*Requirement*. Only the lines from the one containing "The imported model" through the one containing "bpy.context.scene.collection.objects.link(empty)" are to be copied, exactly and with both ends kept.
== == ==
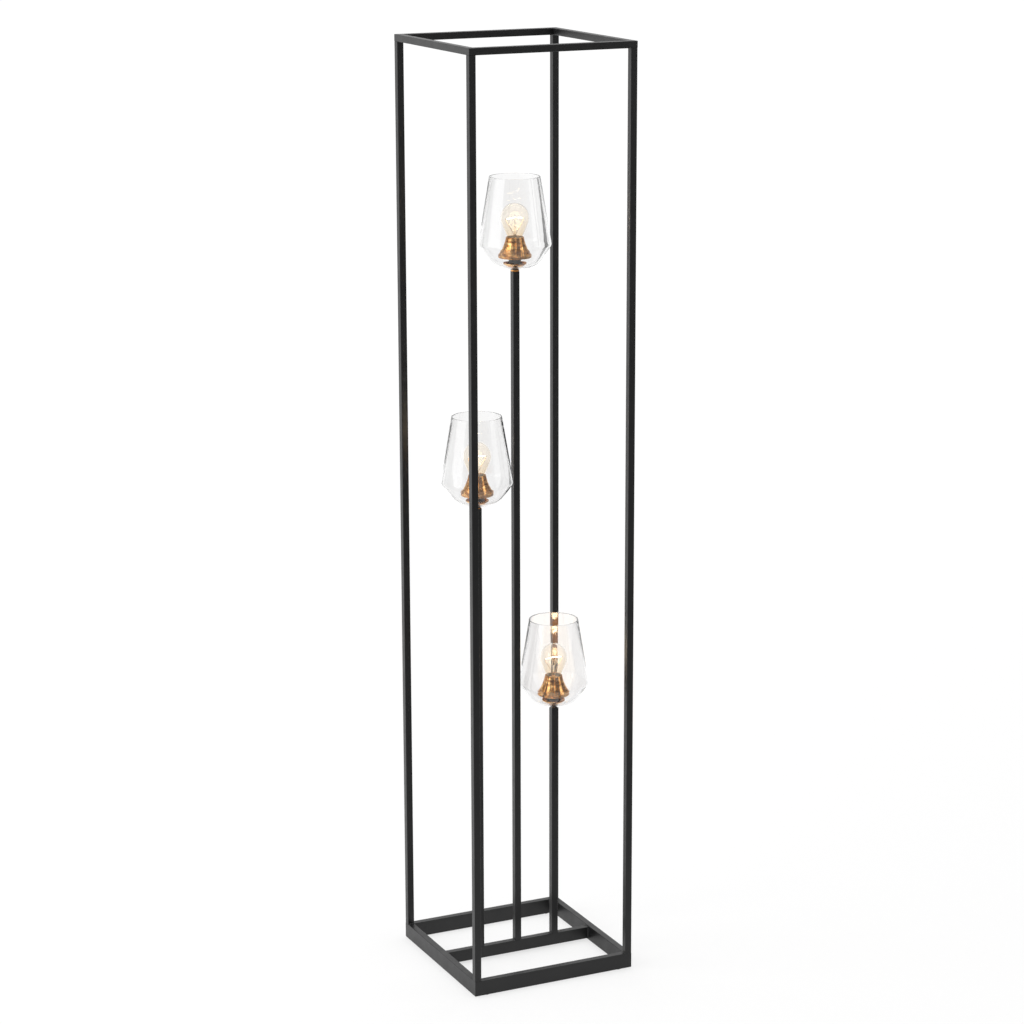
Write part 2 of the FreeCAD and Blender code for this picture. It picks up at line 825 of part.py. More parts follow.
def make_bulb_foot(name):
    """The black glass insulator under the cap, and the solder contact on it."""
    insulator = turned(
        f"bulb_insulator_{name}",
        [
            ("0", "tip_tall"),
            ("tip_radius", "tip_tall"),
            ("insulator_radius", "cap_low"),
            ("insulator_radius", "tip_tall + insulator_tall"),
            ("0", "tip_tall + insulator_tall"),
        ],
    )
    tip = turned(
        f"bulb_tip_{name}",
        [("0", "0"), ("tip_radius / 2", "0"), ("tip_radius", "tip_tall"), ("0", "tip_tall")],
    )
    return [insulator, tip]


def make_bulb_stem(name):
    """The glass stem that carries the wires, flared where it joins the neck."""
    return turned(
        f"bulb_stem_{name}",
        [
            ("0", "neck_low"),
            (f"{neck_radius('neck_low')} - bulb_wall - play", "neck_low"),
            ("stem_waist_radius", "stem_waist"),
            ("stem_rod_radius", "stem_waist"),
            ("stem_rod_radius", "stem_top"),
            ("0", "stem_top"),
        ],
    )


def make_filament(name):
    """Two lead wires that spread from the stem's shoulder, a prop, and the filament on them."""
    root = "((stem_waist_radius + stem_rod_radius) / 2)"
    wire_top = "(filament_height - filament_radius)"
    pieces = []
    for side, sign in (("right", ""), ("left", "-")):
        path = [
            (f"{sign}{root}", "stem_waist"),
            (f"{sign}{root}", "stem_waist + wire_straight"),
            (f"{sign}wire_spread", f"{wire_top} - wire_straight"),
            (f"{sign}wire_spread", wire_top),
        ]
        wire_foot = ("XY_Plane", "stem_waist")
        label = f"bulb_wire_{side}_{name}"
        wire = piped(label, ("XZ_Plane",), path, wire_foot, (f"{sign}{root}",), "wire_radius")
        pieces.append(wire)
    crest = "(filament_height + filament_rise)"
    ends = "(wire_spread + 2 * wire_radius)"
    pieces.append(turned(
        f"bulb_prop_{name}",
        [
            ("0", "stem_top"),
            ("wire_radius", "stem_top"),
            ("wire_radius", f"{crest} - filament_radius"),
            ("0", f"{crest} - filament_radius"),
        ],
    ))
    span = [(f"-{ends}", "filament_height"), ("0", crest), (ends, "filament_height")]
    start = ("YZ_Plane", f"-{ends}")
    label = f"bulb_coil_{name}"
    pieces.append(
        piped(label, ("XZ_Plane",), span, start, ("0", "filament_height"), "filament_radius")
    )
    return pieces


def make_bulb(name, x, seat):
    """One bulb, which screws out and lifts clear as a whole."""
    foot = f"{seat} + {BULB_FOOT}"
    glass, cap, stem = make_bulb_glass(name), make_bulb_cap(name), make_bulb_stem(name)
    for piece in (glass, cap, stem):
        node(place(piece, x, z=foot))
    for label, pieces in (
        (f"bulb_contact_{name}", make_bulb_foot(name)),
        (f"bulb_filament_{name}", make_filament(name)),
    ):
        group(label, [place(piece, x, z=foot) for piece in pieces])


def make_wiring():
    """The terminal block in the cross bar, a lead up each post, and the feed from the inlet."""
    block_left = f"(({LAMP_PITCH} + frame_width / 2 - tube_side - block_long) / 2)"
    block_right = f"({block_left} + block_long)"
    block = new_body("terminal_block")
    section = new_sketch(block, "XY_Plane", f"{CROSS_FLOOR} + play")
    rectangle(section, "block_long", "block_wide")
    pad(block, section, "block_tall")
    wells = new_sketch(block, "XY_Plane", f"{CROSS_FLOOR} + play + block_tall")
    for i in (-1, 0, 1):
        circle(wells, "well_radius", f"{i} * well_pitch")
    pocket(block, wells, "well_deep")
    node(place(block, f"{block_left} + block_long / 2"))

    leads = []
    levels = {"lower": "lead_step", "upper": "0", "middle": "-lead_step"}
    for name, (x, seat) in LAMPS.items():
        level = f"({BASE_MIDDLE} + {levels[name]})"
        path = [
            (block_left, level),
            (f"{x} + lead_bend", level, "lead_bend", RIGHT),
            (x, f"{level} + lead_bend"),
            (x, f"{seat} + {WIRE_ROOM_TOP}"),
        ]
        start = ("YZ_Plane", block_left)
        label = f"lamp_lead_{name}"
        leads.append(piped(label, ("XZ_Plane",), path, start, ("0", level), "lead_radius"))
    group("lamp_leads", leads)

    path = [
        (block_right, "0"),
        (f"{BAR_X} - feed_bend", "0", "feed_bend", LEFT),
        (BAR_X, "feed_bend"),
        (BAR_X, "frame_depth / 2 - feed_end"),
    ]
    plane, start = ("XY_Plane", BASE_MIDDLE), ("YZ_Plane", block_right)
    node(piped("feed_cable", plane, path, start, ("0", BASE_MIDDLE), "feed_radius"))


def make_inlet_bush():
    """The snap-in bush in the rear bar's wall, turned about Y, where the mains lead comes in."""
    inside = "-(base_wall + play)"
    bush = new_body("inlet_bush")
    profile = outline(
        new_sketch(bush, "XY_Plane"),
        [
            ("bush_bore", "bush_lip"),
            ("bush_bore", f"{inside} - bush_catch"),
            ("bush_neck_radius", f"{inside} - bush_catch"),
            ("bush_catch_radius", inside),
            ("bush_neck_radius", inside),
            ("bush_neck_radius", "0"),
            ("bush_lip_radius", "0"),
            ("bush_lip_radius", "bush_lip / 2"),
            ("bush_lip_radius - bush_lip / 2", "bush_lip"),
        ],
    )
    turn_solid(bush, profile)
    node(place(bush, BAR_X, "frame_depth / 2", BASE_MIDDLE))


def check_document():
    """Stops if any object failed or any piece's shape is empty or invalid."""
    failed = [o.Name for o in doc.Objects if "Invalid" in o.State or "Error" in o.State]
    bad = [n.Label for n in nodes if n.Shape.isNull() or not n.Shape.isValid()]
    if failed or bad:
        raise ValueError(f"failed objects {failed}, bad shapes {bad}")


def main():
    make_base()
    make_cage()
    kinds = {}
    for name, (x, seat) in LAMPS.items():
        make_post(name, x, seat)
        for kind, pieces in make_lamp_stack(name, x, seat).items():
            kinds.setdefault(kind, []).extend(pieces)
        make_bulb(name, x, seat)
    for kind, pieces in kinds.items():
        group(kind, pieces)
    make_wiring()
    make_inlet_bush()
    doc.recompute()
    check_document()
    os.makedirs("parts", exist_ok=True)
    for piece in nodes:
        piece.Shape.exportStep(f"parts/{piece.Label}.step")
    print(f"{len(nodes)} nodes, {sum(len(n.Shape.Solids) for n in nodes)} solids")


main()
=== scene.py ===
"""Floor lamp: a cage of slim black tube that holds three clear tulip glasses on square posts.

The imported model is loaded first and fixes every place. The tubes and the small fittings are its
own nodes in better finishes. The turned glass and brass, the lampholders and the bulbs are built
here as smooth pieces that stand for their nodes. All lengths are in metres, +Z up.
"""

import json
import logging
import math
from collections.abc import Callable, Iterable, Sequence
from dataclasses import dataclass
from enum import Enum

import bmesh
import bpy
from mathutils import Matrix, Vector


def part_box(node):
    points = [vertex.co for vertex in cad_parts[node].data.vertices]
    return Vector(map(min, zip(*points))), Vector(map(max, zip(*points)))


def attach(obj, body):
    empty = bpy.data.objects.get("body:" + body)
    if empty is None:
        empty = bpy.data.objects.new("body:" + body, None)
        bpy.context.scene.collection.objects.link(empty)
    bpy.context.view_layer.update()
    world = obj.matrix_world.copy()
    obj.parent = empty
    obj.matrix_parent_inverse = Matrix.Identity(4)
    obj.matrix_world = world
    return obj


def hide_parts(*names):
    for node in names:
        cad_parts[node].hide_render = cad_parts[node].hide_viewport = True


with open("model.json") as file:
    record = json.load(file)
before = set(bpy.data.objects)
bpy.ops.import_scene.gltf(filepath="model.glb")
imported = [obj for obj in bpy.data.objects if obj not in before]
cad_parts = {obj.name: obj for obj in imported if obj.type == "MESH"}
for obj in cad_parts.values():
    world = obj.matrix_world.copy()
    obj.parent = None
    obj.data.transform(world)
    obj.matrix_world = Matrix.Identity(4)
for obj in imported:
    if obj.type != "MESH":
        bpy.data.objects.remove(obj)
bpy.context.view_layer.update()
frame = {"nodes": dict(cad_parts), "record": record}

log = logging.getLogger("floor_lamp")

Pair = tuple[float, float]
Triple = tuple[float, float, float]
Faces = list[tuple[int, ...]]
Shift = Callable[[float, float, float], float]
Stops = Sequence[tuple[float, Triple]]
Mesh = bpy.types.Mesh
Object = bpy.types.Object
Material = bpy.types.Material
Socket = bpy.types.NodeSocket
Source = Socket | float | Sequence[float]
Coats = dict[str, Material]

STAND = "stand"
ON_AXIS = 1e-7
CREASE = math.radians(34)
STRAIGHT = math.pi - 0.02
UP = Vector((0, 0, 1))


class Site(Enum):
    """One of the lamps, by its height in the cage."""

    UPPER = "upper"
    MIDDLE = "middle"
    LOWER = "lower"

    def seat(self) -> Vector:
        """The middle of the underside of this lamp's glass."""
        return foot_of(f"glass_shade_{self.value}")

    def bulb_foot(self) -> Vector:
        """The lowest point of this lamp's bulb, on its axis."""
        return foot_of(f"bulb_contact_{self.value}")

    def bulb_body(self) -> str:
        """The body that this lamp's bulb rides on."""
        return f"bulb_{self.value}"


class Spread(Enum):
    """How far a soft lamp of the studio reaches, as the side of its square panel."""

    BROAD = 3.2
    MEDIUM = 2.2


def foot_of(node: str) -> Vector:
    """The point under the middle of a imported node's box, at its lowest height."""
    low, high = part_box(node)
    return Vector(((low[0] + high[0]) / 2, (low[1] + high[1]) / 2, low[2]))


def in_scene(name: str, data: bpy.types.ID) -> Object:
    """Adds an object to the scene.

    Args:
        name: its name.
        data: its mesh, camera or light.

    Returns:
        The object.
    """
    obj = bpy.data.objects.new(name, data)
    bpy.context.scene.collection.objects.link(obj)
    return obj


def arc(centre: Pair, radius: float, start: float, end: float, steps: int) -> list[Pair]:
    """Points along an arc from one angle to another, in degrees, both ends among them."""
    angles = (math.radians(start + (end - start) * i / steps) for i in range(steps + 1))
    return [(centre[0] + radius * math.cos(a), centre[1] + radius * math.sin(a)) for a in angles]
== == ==
*Written reply*.
The imported model is loaded first and fixes every place. The tubes and the small fittings are its
own nodes in better finishes. The turned glass and brass, the lampholders and the bulbs are built
here as smooth pieces that stand for their nodes. All lengths are in metres, +Z up.
"""

import json
import logging
import math
from collections.abc import Callable, Iterable, Sequence
from dataclasses import dataclass
from enum import Enum

import bmesh
import bpy
from mathutils import Matrix, Vector


def part_box(node):
    points = [vertex.co for vertex in cad_parts[node].data.vertices]
    return Vector(map(min, zip(*points))), Vector(map(max, zip(*points)))


def attach(obj, body):
    empty = bpy.data.objects.get("body:" + body)
    if empty is None:
        empty = bpy.data.objects.new("body:" + body, None)
        bpy.context.scene.collection.objects.link(empty)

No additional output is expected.